** START MATERIAL TO PROCESS **

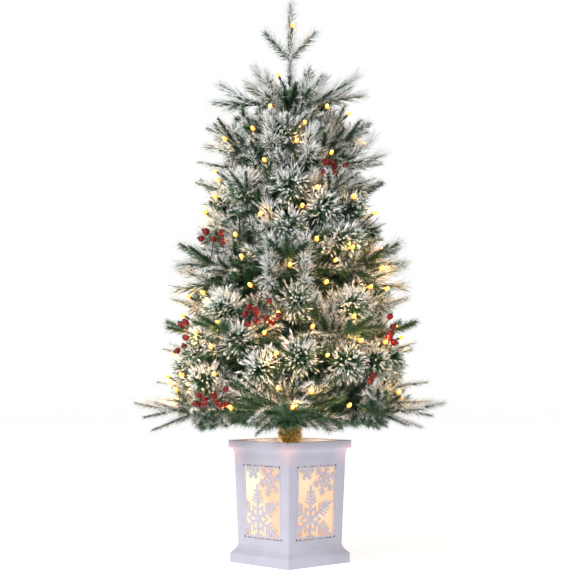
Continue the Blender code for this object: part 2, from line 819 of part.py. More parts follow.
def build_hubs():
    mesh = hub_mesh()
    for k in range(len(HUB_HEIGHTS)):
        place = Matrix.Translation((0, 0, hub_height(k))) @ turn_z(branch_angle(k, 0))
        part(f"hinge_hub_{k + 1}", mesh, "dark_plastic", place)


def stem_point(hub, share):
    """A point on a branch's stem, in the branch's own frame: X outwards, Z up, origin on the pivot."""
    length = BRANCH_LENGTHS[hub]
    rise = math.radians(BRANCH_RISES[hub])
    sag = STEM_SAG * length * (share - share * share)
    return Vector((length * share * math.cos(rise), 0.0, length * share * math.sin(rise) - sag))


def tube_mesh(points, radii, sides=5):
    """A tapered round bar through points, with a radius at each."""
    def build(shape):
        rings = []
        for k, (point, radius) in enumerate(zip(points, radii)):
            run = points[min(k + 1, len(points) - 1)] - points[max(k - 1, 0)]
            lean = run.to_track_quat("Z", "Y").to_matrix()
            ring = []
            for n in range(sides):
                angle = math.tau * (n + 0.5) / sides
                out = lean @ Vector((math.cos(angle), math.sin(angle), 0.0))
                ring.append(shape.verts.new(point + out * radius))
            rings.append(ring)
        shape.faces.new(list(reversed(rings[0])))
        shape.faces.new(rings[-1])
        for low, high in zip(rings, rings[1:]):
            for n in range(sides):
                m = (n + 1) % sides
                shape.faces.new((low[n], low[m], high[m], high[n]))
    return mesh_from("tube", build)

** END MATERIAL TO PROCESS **
** START MATERIAL TO PROCESS **

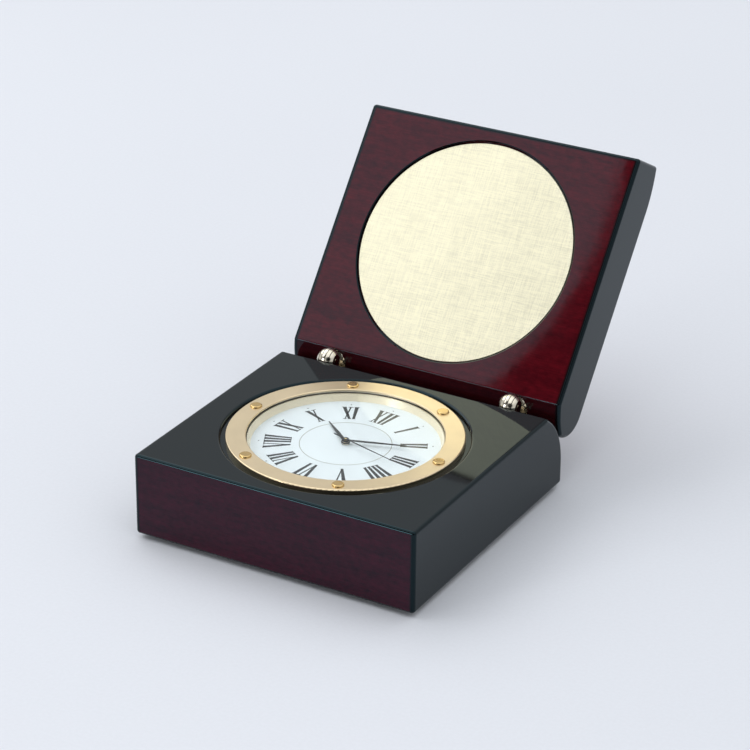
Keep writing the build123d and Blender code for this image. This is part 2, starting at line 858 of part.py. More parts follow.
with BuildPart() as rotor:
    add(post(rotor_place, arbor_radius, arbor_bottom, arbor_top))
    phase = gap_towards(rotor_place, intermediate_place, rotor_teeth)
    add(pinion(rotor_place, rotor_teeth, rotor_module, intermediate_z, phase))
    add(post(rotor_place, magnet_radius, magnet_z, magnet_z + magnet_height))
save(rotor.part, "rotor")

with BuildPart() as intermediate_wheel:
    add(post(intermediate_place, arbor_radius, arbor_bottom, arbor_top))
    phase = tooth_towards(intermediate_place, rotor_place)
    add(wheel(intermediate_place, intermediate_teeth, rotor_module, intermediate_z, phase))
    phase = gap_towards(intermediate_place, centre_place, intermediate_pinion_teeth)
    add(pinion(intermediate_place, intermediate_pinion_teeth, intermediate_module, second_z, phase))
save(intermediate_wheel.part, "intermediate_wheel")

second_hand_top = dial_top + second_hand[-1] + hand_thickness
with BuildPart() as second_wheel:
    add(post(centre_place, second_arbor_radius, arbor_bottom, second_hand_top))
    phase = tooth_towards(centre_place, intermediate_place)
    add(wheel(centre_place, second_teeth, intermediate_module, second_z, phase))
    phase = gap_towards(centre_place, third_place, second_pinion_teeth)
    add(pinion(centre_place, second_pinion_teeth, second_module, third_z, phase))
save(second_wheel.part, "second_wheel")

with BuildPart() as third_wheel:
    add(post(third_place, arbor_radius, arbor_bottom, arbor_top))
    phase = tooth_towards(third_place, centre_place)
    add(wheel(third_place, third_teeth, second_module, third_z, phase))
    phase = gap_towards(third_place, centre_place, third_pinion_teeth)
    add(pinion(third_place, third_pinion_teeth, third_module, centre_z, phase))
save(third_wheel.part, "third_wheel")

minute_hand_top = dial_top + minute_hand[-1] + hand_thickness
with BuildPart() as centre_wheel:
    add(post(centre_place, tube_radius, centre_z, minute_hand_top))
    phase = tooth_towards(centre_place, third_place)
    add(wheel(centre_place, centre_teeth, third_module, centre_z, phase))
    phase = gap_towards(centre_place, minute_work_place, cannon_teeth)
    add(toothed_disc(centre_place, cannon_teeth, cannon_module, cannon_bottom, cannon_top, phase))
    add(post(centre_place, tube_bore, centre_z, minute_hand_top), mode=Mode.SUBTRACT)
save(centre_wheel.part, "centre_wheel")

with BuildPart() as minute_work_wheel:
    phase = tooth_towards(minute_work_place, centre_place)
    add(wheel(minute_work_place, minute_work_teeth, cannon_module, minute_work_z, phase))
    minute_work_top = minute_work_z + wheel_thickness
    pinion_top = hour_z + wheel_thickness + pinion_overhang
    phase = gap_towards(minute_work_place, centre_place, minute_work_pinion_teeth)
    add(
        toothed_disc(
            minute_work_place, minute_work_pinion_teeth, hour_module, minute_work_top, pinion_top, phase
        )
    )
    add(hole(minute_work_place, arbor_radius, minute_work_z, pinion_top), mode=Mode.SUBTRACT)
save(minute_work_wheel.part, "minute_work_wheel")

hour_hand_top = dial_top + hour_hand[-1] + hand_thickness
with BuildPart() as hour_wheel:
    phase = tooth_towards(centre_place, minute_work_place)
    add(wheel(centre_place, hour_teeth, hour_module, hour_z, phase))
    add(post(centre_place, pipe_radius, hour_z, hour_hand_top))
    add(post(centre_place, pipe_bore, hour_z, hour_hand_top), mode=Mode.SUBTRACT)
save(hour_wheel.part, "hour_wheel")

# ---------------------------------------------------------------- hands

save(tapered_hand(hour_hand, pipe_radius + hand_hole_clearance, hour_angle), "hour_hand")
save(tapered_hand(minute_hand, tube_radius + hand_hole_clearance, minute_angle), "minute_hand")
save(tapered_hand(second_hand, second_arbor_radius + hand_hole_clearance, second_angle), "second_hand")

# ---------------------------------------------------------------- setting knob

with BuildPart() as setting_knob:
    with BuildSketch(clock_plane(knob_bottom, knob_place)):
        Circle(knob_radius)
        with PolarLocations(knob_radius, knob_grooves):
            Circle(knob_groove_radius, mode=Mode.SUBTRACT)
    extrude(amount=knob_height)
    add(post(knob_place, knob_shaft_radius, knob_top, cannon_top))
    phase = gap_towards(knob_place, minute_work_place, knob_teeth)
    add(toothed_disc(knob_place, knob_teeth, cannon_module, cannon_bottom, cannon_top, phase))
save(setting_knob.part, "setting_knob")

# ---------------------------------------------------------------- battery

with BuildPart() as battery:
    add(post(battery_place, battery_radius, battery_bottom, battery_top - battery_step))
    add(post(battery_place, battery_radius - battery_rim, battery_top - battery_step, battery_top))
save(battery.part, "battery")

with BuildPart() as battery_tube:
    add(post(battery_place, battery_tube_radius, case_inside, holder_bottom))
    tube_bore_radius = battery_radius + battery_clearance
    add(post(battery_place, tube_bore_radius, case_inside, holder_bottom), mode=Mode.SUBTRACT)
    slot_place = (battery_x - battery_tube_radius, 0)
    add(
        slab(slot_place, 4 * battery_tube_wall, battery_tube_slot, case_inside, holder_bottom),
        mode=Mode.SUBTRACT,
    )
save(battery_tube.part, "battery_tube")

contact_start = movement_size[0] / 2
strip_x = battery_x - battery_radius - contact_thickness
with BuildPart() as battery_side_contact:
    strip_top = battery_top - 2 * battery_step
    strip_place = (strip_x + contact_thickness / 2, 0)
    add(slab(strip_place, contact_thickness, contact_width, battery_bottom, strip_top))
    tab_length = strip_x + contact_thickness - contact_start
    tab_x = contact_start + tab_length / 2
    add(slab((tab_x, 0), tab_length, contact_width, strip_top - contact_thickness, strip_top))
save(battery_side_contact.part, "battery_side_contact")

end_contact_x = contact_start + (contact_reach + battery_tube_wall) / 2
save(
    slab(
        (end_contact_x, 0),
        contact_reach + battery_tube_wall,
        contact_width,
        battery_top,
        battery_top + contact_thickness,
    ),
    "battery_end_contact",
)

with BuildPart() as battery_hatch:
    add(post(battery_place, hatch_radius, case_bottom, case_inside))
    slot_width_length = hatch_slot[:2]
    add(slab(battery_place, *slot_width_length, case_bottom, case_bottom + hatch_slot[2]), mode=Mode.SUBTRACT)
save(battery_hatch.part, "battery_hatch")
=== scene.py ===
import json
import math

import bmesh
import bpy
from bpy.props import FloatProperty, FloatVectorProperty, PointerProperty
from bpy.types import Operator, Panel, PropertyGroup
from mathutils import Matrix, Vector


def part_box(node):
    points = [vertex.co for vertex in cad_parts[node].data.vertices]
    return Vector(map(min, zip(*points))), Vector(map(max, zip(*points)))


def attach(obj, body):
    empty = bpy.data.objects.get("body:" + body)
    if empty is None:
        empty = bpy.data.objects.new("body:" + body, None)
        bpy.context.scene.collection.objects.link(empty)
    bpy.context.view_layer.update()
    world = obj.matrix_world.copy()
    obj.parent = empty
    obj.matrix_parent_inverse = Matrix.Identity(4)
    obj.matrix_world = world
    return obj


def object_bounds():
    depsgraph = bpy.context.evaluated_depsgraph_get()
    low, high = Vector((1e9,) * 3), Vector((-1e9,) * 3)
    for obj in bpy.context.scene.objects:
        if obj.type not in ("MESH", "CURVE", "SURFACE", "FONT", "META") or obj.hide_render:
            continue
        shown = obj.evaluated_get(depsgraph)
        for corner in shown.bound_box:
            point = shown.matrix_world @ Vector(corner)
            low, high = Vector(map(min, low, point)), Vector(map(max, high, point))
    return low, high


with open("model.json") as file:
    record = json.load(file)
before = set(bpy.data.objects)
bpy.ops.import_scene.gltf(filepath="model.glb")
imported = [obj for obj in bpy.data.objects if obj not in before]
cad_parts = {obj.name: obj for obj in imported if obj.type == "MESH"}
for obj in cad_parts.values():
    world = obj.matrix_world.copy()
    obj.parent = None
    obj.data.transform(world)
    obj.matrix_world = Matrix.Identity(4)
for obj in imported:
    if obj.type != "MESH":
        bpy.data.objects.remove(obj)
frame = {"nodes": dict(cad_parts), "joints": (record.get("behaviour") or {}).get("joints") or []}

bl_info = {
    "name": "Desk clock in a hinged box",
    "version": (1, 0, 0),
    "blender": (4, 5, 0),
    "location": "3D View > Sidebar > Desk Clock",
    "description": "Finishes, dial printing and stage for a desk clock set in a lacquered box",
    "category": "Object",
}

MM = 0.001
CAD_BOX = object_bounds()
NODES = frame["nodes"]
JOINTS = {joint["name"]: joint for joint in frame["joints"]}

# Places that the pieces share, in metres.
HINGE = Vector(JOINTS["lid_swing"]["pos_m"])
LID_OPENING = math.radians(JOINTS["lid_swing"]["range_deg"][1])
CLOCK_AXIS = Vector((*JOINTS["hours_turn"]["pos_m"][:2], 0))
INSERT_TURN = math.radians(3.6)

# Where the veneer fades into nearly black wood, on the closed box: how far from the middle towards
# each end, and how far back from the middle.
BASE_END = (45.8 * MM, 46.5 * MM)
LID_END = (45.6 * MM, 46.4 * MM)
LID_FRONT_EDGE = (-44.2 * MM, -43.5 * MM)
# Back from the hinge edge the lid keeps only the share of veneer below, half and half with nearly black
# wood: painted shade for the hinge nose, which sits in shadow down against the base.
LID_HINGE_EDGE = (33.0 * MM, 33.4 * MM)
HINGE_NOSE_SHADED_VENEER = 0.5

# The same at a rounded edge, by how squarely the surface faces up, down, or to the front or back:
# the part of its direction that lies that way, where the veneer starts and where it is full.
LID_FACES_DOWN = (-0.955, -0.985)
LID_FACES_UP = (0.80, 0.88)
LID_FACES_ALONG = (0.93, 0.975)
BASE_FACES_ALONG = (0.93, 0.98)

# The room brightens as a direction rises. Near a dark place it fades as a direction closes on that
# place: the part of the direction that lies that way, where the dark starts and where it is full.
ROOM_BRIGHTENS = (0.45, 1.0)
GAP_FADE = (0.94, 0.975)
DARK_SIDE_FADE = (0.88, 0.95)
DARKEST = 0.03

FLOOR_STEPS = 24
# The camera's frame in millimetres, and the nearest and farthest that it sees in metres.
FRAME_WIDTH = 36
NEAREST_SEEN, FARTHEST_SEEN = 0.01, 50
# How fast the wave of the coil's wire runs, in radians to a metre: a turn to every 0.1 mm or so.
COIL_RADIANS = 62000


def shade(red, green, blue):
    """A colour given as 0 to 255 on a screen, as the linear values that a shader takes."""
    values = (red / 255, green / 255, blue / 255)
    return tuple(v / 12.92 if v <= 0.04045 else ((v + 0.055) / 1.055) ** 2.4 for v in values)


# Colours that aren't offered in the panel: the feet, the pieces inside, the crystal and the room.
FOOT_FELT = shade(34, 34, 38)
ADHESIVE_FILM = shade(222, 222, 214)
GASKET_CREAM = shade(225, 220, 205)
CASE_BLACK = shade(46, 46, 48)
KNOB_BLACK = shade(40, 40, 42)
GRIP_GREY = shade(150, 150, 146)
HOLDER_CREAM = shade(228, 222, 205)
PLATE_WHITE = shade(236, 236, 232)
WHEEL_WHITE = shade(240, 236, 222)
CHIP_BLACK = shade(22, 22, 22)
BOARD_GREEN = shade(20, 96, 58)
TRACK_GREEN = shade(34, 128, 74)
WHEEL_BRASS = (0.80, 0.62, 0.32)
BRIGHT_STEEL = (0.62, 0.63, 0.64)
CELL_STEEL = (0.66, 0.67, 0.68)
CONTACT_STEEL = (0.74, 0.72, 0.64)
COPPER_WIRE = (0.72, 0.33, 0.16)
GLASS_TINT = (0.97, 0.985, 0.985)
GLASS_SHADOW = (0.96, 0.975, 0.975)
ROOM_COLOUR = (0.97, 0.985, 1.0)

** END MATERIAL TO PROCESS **
** START MATERIAL TO PROCESS **

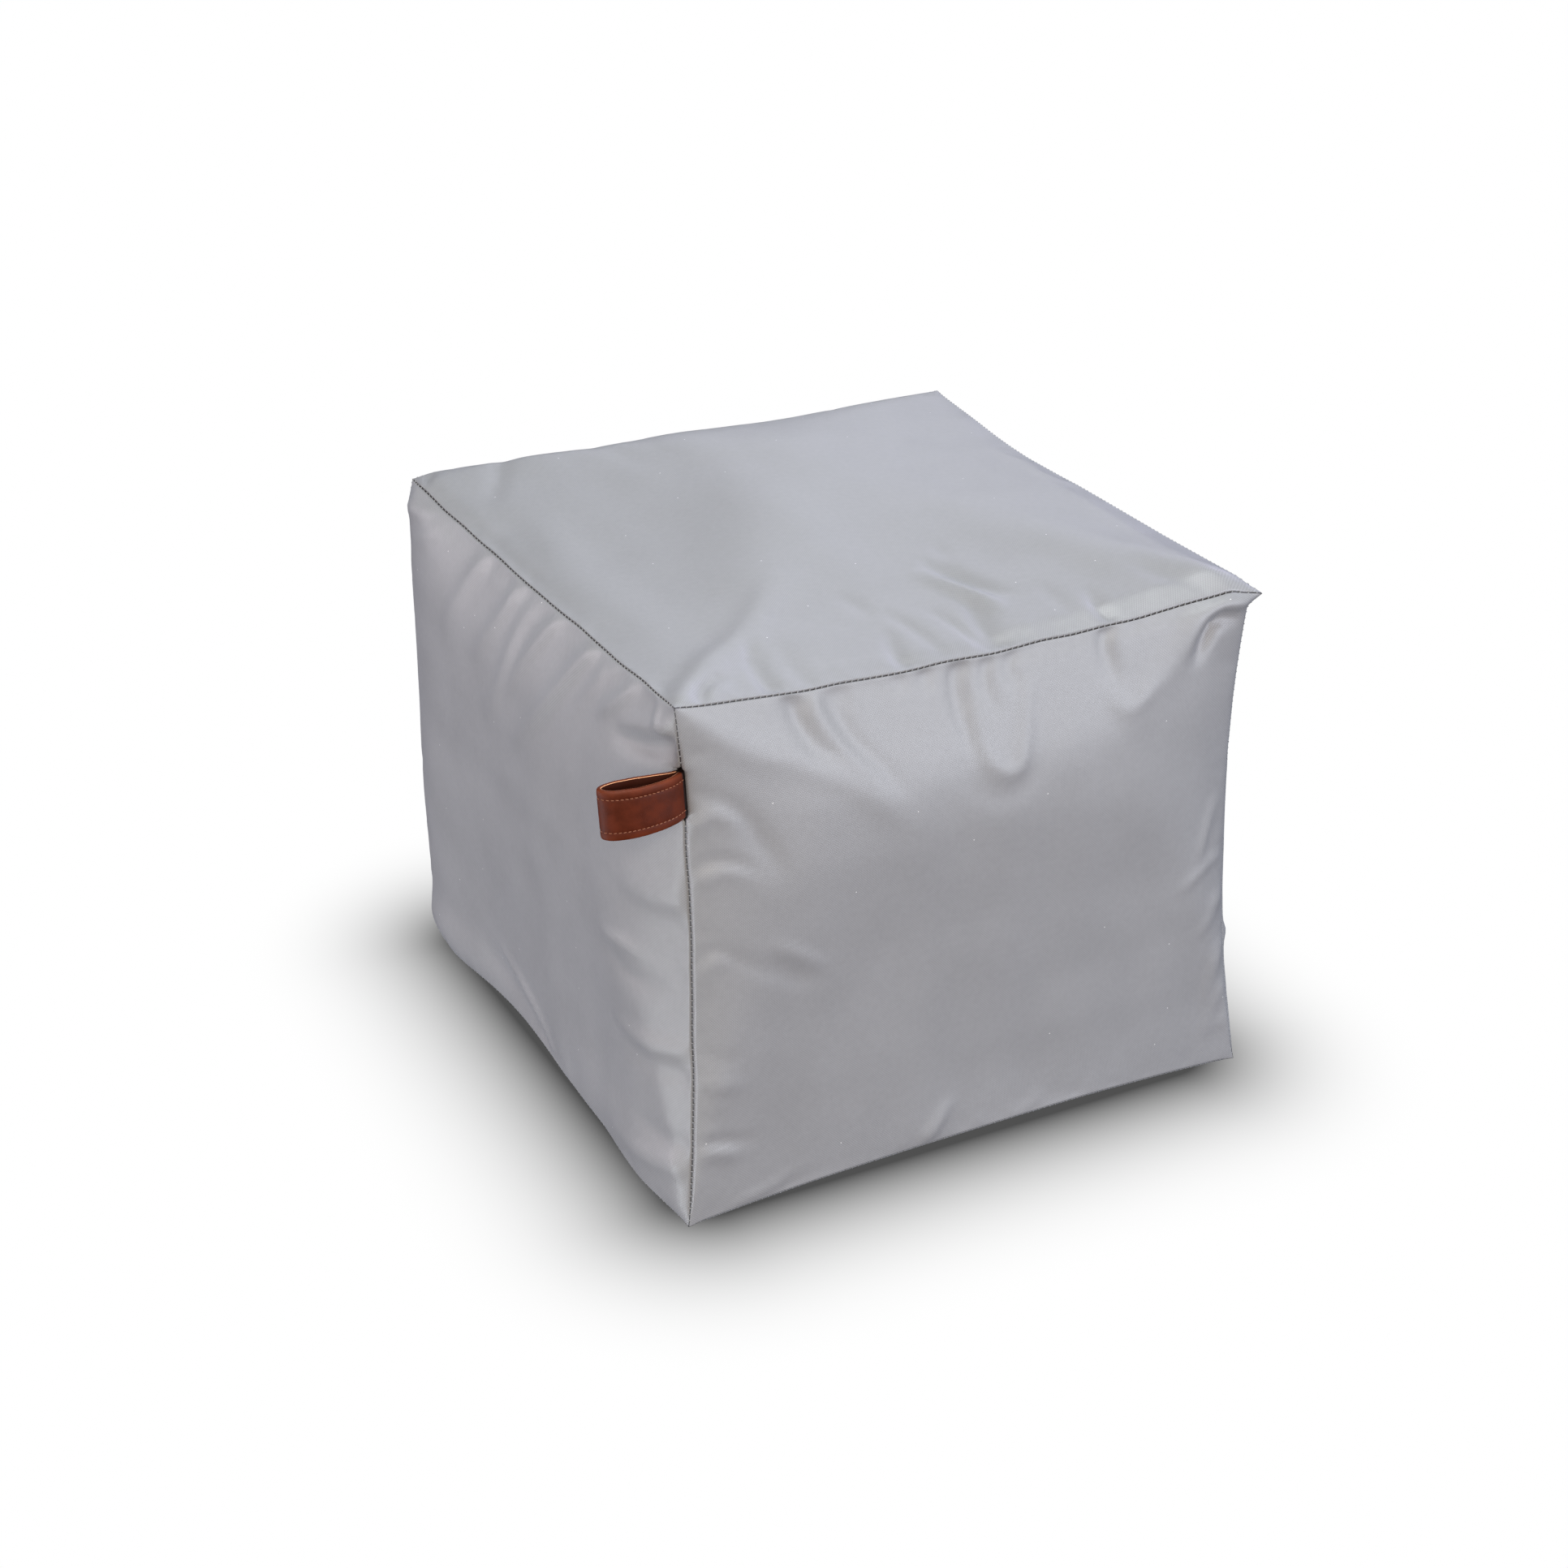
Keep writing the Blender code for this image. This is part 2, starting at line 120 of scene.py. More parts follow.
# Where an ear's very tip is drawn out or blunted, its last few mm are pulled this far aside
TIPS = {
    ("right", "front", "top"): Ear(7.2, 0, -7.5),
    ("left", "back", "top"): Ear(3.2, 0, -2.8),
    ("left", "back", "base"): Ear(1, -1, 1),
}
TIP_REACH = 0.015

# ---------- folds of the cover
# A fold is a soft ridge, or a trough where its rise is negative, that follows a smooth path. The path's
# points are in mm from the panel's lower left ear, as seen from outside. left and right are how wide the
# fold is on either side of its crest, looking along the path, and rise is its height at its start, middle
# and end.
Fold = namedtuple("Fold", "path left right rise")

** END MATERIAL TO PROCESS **

# [PROBLEM REQUIREMENTS]
Only the lines from the one containing "end_contact_x = contact_start" through the one containing "obj.matrix_world = world" are to be reproduced, exactly as they appear.

# [EXPECTED ANSWER]
end_contact_x = contact_start + (contact_reach + battery_tube_wall) / 2
save(
    slab(
        (end_contact_x, 0),
        contact_reach + battery_tube_wall,
        contact_width,
        battery_top,
        battery_top + contact_thickness,
    ),
    "battery_end_contact",
)

with BuildPart() as battery_hatch:
    add(post(battery_place, hatch_radius, case_bottom, case_inside))
    slot_width_length = hatch_slot[:2]
    add(slab(battery_place, *slot_width_length, case_bottom, case_bottom + hatch_slot[2]), mode=Mode.SUBTRACT)
save(battery_hatch.part, "battery_hatch")
=== scene.py ===
import json
import math

import bmesh
import bpy
from bpy.props import FloatProperty, FloatVectorProperty, PointerProperty
from bpy.types import Operator, Panel, PropertyGroup
from mathutils import Matrix, Vector


def part_box(node):
    points = [vertex.co for vertex in cad_parts[node].data.vertices]
    return Vector(map(min, zip(*points))), Vector(map(max, zip(*points)))


def attach(obj, body):
    empty = bpy.data.objects.get("body:" + body)
    if empty is None:
        empty = bpy.data.objects.new("body:" + body, None)
        bpy.context.scene.collection.objects.link(empty)
    bpy.context.view_layer.update()
    world = obj.matrix_world.copy()
    obj.parent = empty
    obj.matrix_parent_inverse = Matrix.Identity(4)
    obj.matrix_world = world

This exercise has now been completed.